Certifications. Look for seals from the California Olive Oil Council (COOC), Protected Designation of Origin (PDO), Protected Geographical Indication (PGI), or awards from competitions like the NYIOOC World Olive Oil Competition. These indicate third-party verification of quality.

Polyphenol content (if listed). Some premium producers list their polyphenol count. Anything above 250 mg/kg is good; above 500 mg/kg is exceptional. This is the most direct measure of the health compounds you're paying for.

Taste descriptors. Terms like "fruity," "bitter," and "peppery" indicate quality characteristics. That peppery sensation in your throat? That's oleocanthal. A sign your oil is fresh and polyphenol-rich. Blandness suggests oxidation or poor quality.
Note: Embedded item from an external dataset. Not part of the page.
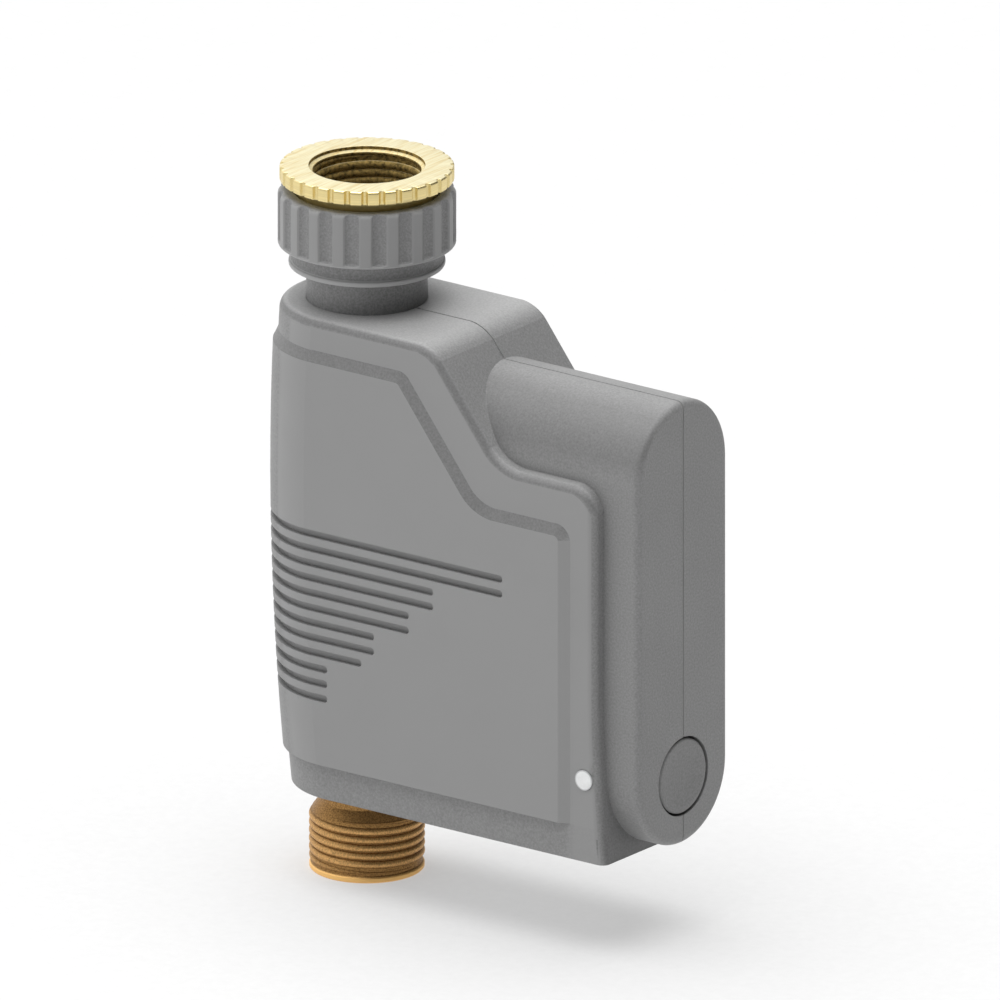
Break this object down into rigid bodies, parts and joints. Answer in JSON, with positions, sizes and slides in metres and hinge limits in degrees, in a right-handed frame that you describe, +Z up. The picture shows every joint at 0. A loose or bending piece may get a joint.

Reasonable price. Quality extra virgin olive oil costs money to produce. If a bottle seems suspiciously cheap, it probably is. That doesn't mean expensive always equals good, but rock-bottom prices should raise questions about freshness and authenticity.

The Bottom Line

"Cold pressed" means olive oil was extracted mechanically at temperatures below 27°C, preserving the polyphenols, antioxidants, and flavor compounds that make quality olive oil special. The term has legitimate meaning—especially when distinguishing from refined oils processed at high temperatures with chemical solvents.

For extra virgin olive oil specifically, "cold pressed" is technically redundant. Cold extraction is already required for the grade. The term persists because consumers recognize it and because it communicates an important concept: temperature control matters for quality.

But don't stop at "cold pressed" when evaluating olive oil. Look for a harvest date, specific origin information, dark packaging, and ideally some form of third-party certification. These indicators tell you more about actual quality than production method alone.

The concept behind cold pressing—gentle extraction that preserves what makes olive oil valuable—absolutely matters. The label, by itself, is just a starting point.